Cuanto más insumisos se muestran los catalanes contra el Estado, menos dispuestos están los españoles a comprar sus productos. Conscientes de que el dinero es lo primero, y luego, si eso, queda espacio en el imaginario popular para revoluciones independentistas, muchos españoles pretenden reducir las ventas de las empresas catalanas hasta ahogar su economía y demostrar que realmente nos necesitan.
La verdad, no seré yo quien prive a nadie de escoger los productos que le dé la gana en el supermercado. Pero, honestamente, la teoría del boicot tiene sus flecos. El castigo, que debe venir a través de la ley, nunca sale bien cuando se trata de reducir el comercio. Lo que se supone que es un azote al malhechor -aquello de no comprar fuet de Casa Tarradellas, por poner un ejemplo-, acaba pasando factura al propio verdugo.
Lástima que no nos lo enseñaran en la escuela, por eso hay que repetirlo en la prensa: el comercio es la única manera pacífica de conseguir aquello que tienen los demás, aunque tiene como contratiempo que nos obliga a proporcionar al de enfrente algo que encuentre de utilidad. ¿Lo ve? Aunque sea a través del dinero o las deudas, en última instancia lo que hacemos cuando comerciamos es intercambiar unos productos y servicios por otros. Al privar a los catalanes de parte de su poder adquisitivo (suponiendo que no puedan dirigir sus ventas hacia otros lugares, cosa que sí pueden hacer), lo que conseguimos es impedir que puedan comprarnos nada de lo que producimos nosotros, reduciendo, como consecuencia, las ventas de las empresas españolas y empobreciéndonos.
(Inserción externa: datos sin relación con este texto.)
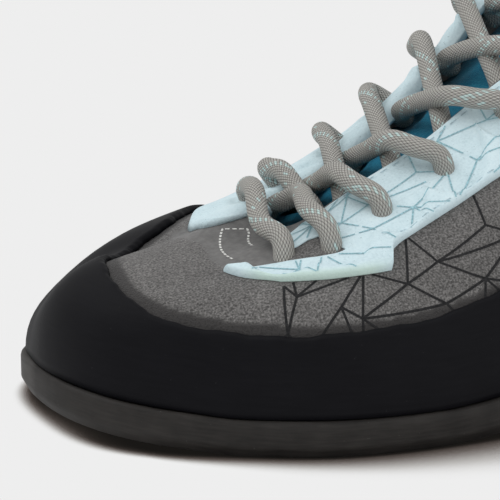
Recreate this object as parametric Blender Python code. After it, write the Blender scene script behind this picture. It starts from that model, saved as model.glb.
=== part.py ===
"""A left climbing shoe that laces nearly to the toe.

The toe points to -X, the outer side of the foot to -Y, and the shoe stands on the floor at z = 0.
Every soft piece follows one surface, the outside of the upper. A place on it is (round, up): round
counts the rows of UPPER_ROWS, from the toe along the outer side to the heel and back along the inner
side, and up runs from 0 at the sole to 1 at the edge of the throat and the collar.
"""
import bpy
import bmesh
import numpy as np

# Sizes in metres
LENGTH = 0.240
BALL_WIDTH = 0.080
INSTEP_HEIGHT = 0.0825
HEEL_HEIGHT = 0.082
TOE_SPRING = 0.0042
ARCH_RISE = 0.0046
SOLE = 0.0064
SOLE_BEVEL = 0.0011
SOLE_LEDGE = 0.0008
WALL = 0.0018
RAND = 0.0014
FACING_WIDTH = 0.0180
FACING = 0.0015
FACING_PAD = 0.0032
FACING_PINCH = 0.0016
TONGUE = 0.0022
TONGUE_OVERLAP = 0.0100
TONGUE_RISE = 0.0180
TONGUE_SINK = 0.0026
INSOLE = 0.0024
LACE = 0.0038
LACE_CLEAR = 0.0005
LACE_BOW = 0.0026
GAP = 0.0003

# How far the vamp's handles turn to the foot line, of LENGTH; how far the tongue bows, of its width;
# how much narrower its end is; how far apart two pressed strands' middles are, and how far a strand
# starts below the top line, of LACE.
HANDLE_TURN = 0.058
TONGUE_BOW = 0.15
TONGUE_NARROW = 0.25
LACE_PRESS = 0.60
LACE_SINK = 0.40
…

Ahora, imaginemos que la independencia catalana se consuma y los gobernantes españoles deciden, para satisfacción de los españolistas más acérrimos, restringir el comercio con Cataluña. Entonces no solo muchas de las empresas españolas venderían menos, sino que este proceso impediría dentro de la península ibérica la especialización de las empresas en aquello que mejor saben hacer.
Los riojanos, por ejemplo, podríamos vernos obligados a comprarle el fuet a la empresa Palacios, que repentinamente tendría que producir algo que no sabe, con la consiguiente merma de calidad; y los catalanes no podrían disfrutar del chorizo de la marca riojana, quedando en manos de Casa Tarradellas producir en Cataluña unos insulsos chorizos que no agradarían a nadie. Además, si Palacios produce fuet, algunos recursos riojanos empleados en hacer chorizos tendrían que trasladarse, produciendo menos chorizos y un fuet de peor calidad que el catalán, el cual antes podíamos disfrutar en nuestros supermercados.
Puede que el ejemplo sea burdo, pero pone de manifiesto que cortar relaciones comerciales, ya sea realizando un boicot o como castigo a la autodeterminación, promueve la escasez y deteriora la calidad de los productos que todos consumimos.
Parece mentira que no nos demos cuenta de que han sido el comercio, la división del trabajo y la globalización quienes han sacado de la pobreza a millones de personas y enriquecido a otras tantas hasta niveles que eran insospechables pocas décadas atrás.
Solo desde el odio y el enfrentamiento que genera el nacionalismo- sin importar su color-, se puede luchar contra semejante fuente de riqueza.